Every step was witnessed, and the witnessing was the mechanism. Medieval penitential culture understood that suffering in private was just suffering, while suffering in public was a statement — one that the community could carry forward long after the walk was finished.
Being Unfrocked

For clergy, being publicly stripped of vestments and ecclesiastical rank was considered one of the most devastating punishments the Church could impose — not because it caused physical pain, but because it undid identity. A priest’s entire social existence was built on his role; to be publicly unfrocked was to be publicly unmade.
The ceremony was deliberately theatrical, reversing the gestures of ordination step by step. Medieval society was deeply invested in the symbolic weight of ritual, which meant that rituals of reversal carried their own terrible gravity.
The Shame Parade

Some convictions came with a mandatory procession: the offender led through town, announced by a crier, their crime broadcast aloud to anyone within earshot. The shame parade converted private wrongdoing into public record, making the offense part of the town’s shared memory rather than a discrete, finishable event.
And because medieval communities were small — a few hundred people who would see each other at market, at church, and in the street for decades — that memory was genuinely permanent. The parade ended in an afternoon.
The town’s memory did not.
When Mockery Was the Message

The logic behind all of these punishments — the bridles, the barrels, the backward donkeys, the bells — was consistent, even when the specific devices weren’t.
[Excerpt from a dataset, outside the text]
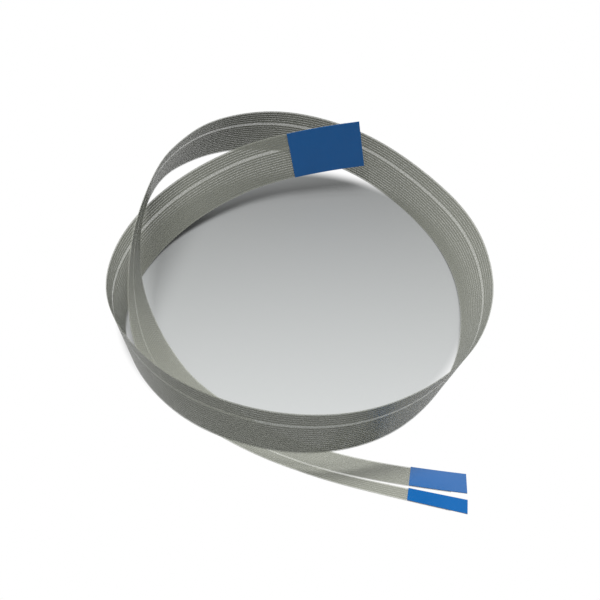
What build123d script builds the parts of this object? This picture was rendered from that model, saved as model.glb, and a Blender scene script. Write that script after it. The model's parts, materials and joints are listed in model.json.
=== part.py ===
from build123d import *
import math
import os

os.makedirs("parts", exist_ok=True)

# A flat flexible cable, coiled about one and a half turns and standing on its edge.
# Units are millimetres and degrees. +Z is up, +X right, +Y away from the front.
# Across the cable, v runs from the lower edge to the upper edge, and w runs through
# its thickness from the inner face of the ring to the outer face.

# --- Conductors and films ---
PITCH = 1.0  # from one conductor position to the next
NARROW_COUNT = 5  # conductors between the upper edge and the blank position
WIDE_COUNT = 12  # conductors between the blank position and the lower edge
CONDUCTOR_WIDTH = 0.70
CONDUCTOR_THICKNESS = 0.10
FILM_THICKNESS = 0.08
BOND_GAP = 0.015  # bond line between a conductor and the film over it

# --- Ends ---
CONTACT_LENGTH = 5.0  # bare contact at each end, on the outer face
STIFFENER_THICKNESS = 0.20
HEAD_STIFFENER_LENGTH = 28.0
TAIL_STIFFENER_LENGTH = 18.0
SLIT_LENGTH = 52.0  # from the tips back to the root of the slit
SLIT_WIDTH = 0.20
TAIL_SPLAY = 4.0  # how far the narrow tail has drifted off at its tip
TAIL_TWIST = 16.0  # how much flatter the narrow tail lies at its tip

# --- Lofting ---
STATION_STEP = 12.0  # usual distance between two cross-sections
CUT_MARGIN = 0.5  # how far a cutting block reaches past what it cuts

# Corners of the centre line, each with the lean of the cable there: 0 stands
# upright, a positive lean tips the upper edge out of the ring, and 90 lies flat.
ROUTE = [
    (24, 62, 21, 16),
    (-9, 60, 17, 17),
    (-40, 44, 13, 22),
    (-61, 20, 9, 22),
    (-67, -10, 10, 14),
    (-55, -42, 19, 4),
    (-32, -67, 26, -4),
    (0, -78, 28, -5),
    (30, -68, 22, 3),
    (54, -42, 15, 19),
    (64, -10, 10, 30),
    (61, 22, 9, 30),
    (44, 50, 9, 21),
    (22, 71, 10, 16),
    (-6, 82, 11, 9),
    (-32, 73, 17, -9),
    (-49, 48, 27, -22),
    (-56, 20, 31, -15),
    (-58, -8, 22, 8),
    (-50, -33, 9, 48),
    (-31, -53, 6, 58),
    (-5, -69, 6, 58),
    (24, -78, 6, 57),
    (52, -82, 6, 58),
]
ARC_SHARE = 0.45  # share of the shorter run that an arc takes at each corner

# --- Values that follow ---
POSITIONS = NARROW_COUNT + 1 + WIDE_COUNT
WIDTH = (POSITIONS + 1) * PITCH
HALF = WIDTH / 2
BLANK_V = HALF - (NARROW_COUNT + 1) * PITCH
FILM_NEAR = CONDUCTOR_THICKNESS / 2 + BOND_GAP
FILM_FAR = FILM_NEAR + FILM_THICKNESS
STIFFENER_NEAR = FILM_FAR + BOND_GAP
STIFFENER_FAR = STIFFENER_NEAR + STIFFENER_THICKNESS
SLIT_HALF = SLIT_WIDTH / 2


def corner_arc(before, corner, after):
    """Radius and turn of the arc that takes ARC_SHARE of the shorter run at a corner."""
    incoming, outgoing = corner - before, after - corner
    turn = math.radians(incoming.get_angle(outgoing))
    return ARC_SHARE * min(incoming.length, outgoing.length) / math.tan(turn / 2), turn


corners = [Vector(x, y, z) for x, y, z, lean in ROUTE]
leans = [lean for x, y, z, lean in ROUTE]
arcs = [corner_arc(*corners[i - 1 : i + 2]) for i in range(1, len(corners) - 1)]
radii = [radius for radius, turn in arcs]
print("corner radii, mm:", ", ".join(f"{radius:.0f}" for radius in radii))

with BuildLine() as route:
    FilletPolyline(*corners, radius=radii)
centre_line = route.wire()
LENGTH = centre_line.length
SLIT_START = LENGTH - SLIT_LENGTH
print(f"cable length, mm: {LENGTH:.1f}")


# --- The cable's frame at any distance along it ---
half_arcs = [0.0, *(radius * turn / 2 for radius, turn in arcs), 0.0]
cut_backs = [0.0, *(radius * math.tan(turn / 2) for radius, turn in arcs), 0.0]
lean_marks = [0.0]  # distance along the centre line at which each corner's lean holds
for i in range(1, len(corners)):
    straight = (corners[i] - corners[i - 1]).length - cut_backs[i - 1] - cut_backs[i]
    lean_marks.append(lean_marks[-1] + half_arcs[i - 1] + straight + half_arcs[i])


def lean_at(s):
    """Lean in degrees, eased from each corner's value to the next."""
    i = max(k for k in range(len(leans) - 1) if lean_marks[k] <= s + 1e-9)
    span = lean_marks[i + 1] - lean_marks[i]
    u = (s - lean_marks[i]) / span
    before, after = max(i - 1, 0), min(i + 2, len(leans) - 1)
    slope_in = (leans[i + 1] - leans[before]) / (lean_marks[i + 1] - lean_marks[before])
    slope_out = (leans[after] - leans[i]) / (lean_marks[after] - lean_marks[i])
    return (
        leans[i] * (1 + 2 * u) * (1 - u) ** 2
        + leans[i + 1] * u * u * (3 - 2 * u)
        + span * slope_in * u * (1 - u) ** 2
        + span * slope_out * u * u * (u - 1)
    )


def axes_at(s, extra_lean=0.0):
    """Point on the centre line, tangent, across (to the upper edge) and outward."""
    point = centre_line.position_at(s, position_mode=PositionMode.LENGTH)
    tangent = centre_line.tangent_at(s, position_mode=PositionMode.LENGTH)
    upright = (Vector(0, 0, 1) - tangent * tangent.Z).normalized()
    side = tangent.cross(upright)
    lean = math.radians(lean_at(s) + extra_lean)
    across = upright * math.cos(lean) + side * math.sin(lean)
    return point, tangent, across


def tail_share(s):
    """0 at the slit root, 1 at the tip."""
    return max(0.0, (s - SLIT_START) / SLIT_LENGTH)


def main_plane(s):
    """Cross-section plane whose local x is v and local y is w."""
    point, tangent, across = axes_at(s)
    return Plane(origin=point + to_origin, x_dir=across, z_dir=tangent)


def narrow_plane(s):
    """The same for the narrow group, which twists about the slit and drifts off."""
    share = tail_share(s)
    point, tangent, across = axes_at(s)
    twisted = axes_at(s, TAIL_TWIST * share)[2]
    hinge = point + across * (BLANK_V + TAIL_SPLAY * share * share)
    return Plane(origin=hinge - twisted * BLANK_V + to_origin, x_dir=twisted, z_dir=tangent)


def evenly(start, end):
    """Evenly spaced distances from start to end, both included."""
    count = max(2, round((end - start) / STATION_STEP))
    return [start + (end - start) * k / count for k in range(count + 1)]


# Every piece is lofted through these same cross-sections, so the layers stay parallel.
coil_stations = evenly(0, SLIT_START)
tail_stations = evenly(SLIT_START, LENGTH)

# Stand the cable on z = 0 with the middle of its outline over the origin.
to_origin = Vector(0, 0, 0)
rims = [(v, w) for v in (-HALF, HALF) for w in (-FILM_FAR, FILM_FAR)]
frames = [main_plane(s) for s in coil_stations + tail_stations]
frames += [narrow_plane(s) for s in tail_stations]
reach = [frame.from_local_coords((v, w, 0)) for frame in frames for v, w in rims]
spans = [(min(values), max(values)) for values in zip(*(tuple(p) for p in reach))]
to_origin = Vector(-sum(spans[0]) / 2, -sum(spans[1]) / 2, -spans[2][0])
print("moved to the origin by, mm:", ", ".join(f"{value:.2f}" for value in to_origin))


def band(plane_at, distances, low, high, near, far, splits=()):
    """A length of the cable: low to high across it, near to far through it."""
    across = [low, *splits, high]
    outline = [(v, near) for v in across] + [(v, far) for v in reversed(across)]
    rings = [[plane_at(s).from_local_coords(Vector(v, w, 0)) for v, w in outline] for s in distances]
    # Each side is ruled from an edge to the same edge of the next cross-section. A loft through
    # all of them can pair up the wrong corners of so thin a section, which pinches it.
    faces = [Face(Wire.make_polygon(ring, close=True)) for ring in (rings[0], rings[-1])]
    for ring, after in zip(rings, rings[1:]):
        for k in range(len(ring)):
            edge = Edge.make_line(ring[k - 1], ring[k])
            faces.append(Face.make_surface_from_curves(edge, Edge.make_line(after[k - 1], after[k])))
    return Solid(Shell(faces))


def joined(bands, webs=()):
    """One solid from bands that meet at the slit root, without the faces they share there."""
    root = main_plane(SLIT_START)
    faces = list(webs)
    for length in bands:
        for face in length.faces():
            at_root = abs(root.to_local_coords(face.center()).Z) < 1e-3
            if not (face.geom_type == GeomType.PLANE and at_root):
                faces.append(face)
    return Solid(Shell(faces))


def sheet(near, far):
    """A film over the whole length, whose end is slit into two tails."""
    low, high = BLANK_V - SLIT_HALF, BLANK_V + SLIT_HALF
    with BuildSketch(main_plane(SLIT_START), mode=Mode.PRIVATE) as web:
        with Locations((BLANK_V, (near + far) / 2)):
            Rectangle(SLIT_WIDTH, far - near)
    whole = band(main_plane, coil_stations, -HALF, HALF, near, far, (low, high))
    wide = band(main_plane, tail_stations, -HALF, low, near, far)
    narrow = band(narrow_plane, tail_stations, high, HALF, near, far)
    return joined((whole, wide, narrow), (web.sketch.face(),))


def wire_strip(plane_at, middle):
    """A flat conductor over the whole length."""
    low, high = middle - CONDUCTOR_WIDTH / 2, middle + CONDUCTOR_WIDTH / 2
    near, far = -CONDUCTOR_THICKNESS / 2, CONDUCTOR_THICKNESS / 2
    coil = band(main_plane, coil_stations, low, high, near, far)
    tail = band(plane_at, tail_stations, low, high, near, far)
    return joined((coil, tail))


# --- Films ---
with BuildPart() as inner_film:
    add(sheet(-FILM_FAR, -FILM_NEAR))
inner_film.part.label = "inner_film"
export_step(inner_film.part, "parts/inner_film.step")

BLOCK_WIDTH = WIDTH + 2 * CUT_MARGIN
BLOCK_THICKNESS = 2 * (STIFFENER_FAR + CUT_MARGIN)
with BuildPart() as outer_film:
    add(sheet(FILM_NEAR, FILM_FAR))
    # The contacts are bare on this face at the head and at both tips.
    with BuildSketch(main_plane(0)):
        Rectangle(BLOCK_WIDTH, BLOCK_THICKNESS)
    extrude(amount=CONTACT_LENGTH, mode=Mode.SUBTRACT)
    with BuildSketch(main_plane(LENGTH)):
        with Locations((TAIL_SPLAY / 2, 0)):
            Rectangle(BLOCK_WIDTH + TAIL_SPLAY, 3 * BLOCK_THICKNESS)
    extrude(amount=-CONTACT_LENGTH, mode=Mode.SUBTRACT)
outer_film.part.label = "outer_film"
export_step(outer_film.part, "parts/outer_film.step")

# --- Conductors, numbered from the upper edge down ---
for position in range(1, POSITIONS + 1):
    if position == NARROW_COUNT + 1:
        continue  # the blank position, where the slit runs
    in_narrow = position <= NARROW_COUNT
    number = position if in_narrow else position - NARROW_COUNT - 1
    name = f"conductor_{'n' if in_narrow else 'w'}{number}"
    with BuildPart() as conductor:
        add(wire_strip(narrow_plane if in_narrow else main_plane, HALF - PITCH * position))
    conductor.part.label = name
    export_step(conductor.part, f"parts/{name}.step")

# --- Stiffeners, on the inner face ---
with BuildPart() as head_stiffener:
    add(band(main_plane, coil_stations, -HALF, HALF, -STIFFENER_FAR, -STIFFENER_NEAR))
    with BuildSketch(main_plane(0)):
        Rectangle(BLOCK_WIDTH, 5 * BLOCK_THICKNESS)
    extrude(amount=HEAD_STIFFENER_LENGTH, mode=Mode.INTERSECT)
head_stiffener.part.label = "head_stiffener"
export_step(head_stiffener.part, "parts/head_stiffener.step")

with BuildPart() as wide_tail_stiffener:
    add(band(main_plane, tail_stations, -HALF, BLANK_V - SLIT_HALF, -STIFFENER_FAR, -STIFFENER_NEAR))
    with BuildSketch(main_plane(LENGTH)):
        Rectangle(BLOCK_WIDTH, 5 * BLOCK_THICKNESS)
    extrude(amount=-TAIL_STIFFENER_LENGTH, mode=Mode.INTERSECT)
wide_tail_stiffener.part.label = "wide_tail_stiffener"
export_step(wide_tail_stiffener.part, "parts/wide_tail_stiffener.step")

with BuildPart() as narrow_tail_stiffener:
    add(band(narrow_plane, tail_stations, BLANK_V + SLIT_HALF, HALF, -STIFFENER_FAR, -STIFFENER_NEAR))
    with BuildSketch(narrow_plane(LENGTH)):
        with Locations((TAIL_SPLAY, 0)):
            Rectangle(BLOCK_WIDTH + TAIL_SPLAY, 5 * BLOCK_THICKNESS)
    extrude(amount=-TAIL_STIFFENER_LENGTH, mode=Mode.INTERSECT)
narrow_tail_stiffener.part.label = "narrow_tail_stiffener"
export_step(narrow_tail_stiffener.part, "parts/narrow_tail_stiffener.step")
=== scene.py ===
import json
import math

import bmesh
import bpy
import numpy as np
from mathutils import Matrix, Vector

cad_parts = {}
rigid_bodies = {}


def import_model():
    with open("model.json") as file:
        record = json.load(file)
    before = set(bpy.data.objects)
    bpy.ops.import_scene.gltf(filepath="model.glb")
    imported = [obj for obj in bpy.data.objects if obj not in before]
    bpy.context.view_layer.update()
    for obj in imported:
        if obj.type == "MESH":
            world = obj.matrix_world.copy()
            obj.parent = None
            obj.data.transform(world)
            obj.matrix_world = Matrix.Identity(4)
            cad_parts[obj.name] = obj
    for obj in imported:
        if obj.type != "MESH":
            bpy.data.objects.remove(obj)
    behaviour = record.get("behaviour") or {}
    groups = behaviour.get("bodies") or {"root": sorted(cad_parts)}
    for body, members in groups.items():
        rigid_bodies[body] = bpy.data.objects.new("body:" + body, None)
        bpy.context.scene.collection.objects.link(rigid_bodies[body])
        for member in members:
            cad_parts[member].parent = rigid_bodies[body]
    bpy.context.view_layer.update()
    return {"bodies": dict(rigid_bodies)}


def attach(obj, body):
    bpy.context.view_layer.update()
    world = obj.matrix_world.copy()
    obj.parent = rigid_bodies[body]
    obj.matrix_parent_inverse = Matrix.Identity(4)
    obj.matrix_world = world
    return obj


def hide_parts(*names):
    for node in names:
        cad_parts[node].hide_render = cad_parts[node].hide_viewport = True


bl_info = {
    "name": "Coiled flat flexible cable",
    "version": (1, 0, 0),
    "blender": (4, 5, 0),
    "location": "View3D > Sidebar > Cable",
    "description": "Builds a coiled ribbon cable with a slit end, and a pale studio",
    "category": "Object",
}

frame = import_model()
BODY = next(iter(frame["bodies"]))  # the cable is one body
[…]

Medieval authorities and communities understood something that modern justice systems sometimes undervalue: that belonging to a community is one of the things people protect most fiercely.
Strip someone of their dignity in front of their neighbors, make them ridiculous in the place where they live, and you’ve reached something that a whipping can’t always touch. These punishments weren’t softer than physical ones — in many cases, they were more precise.
They targeted exactly what the person had to lose.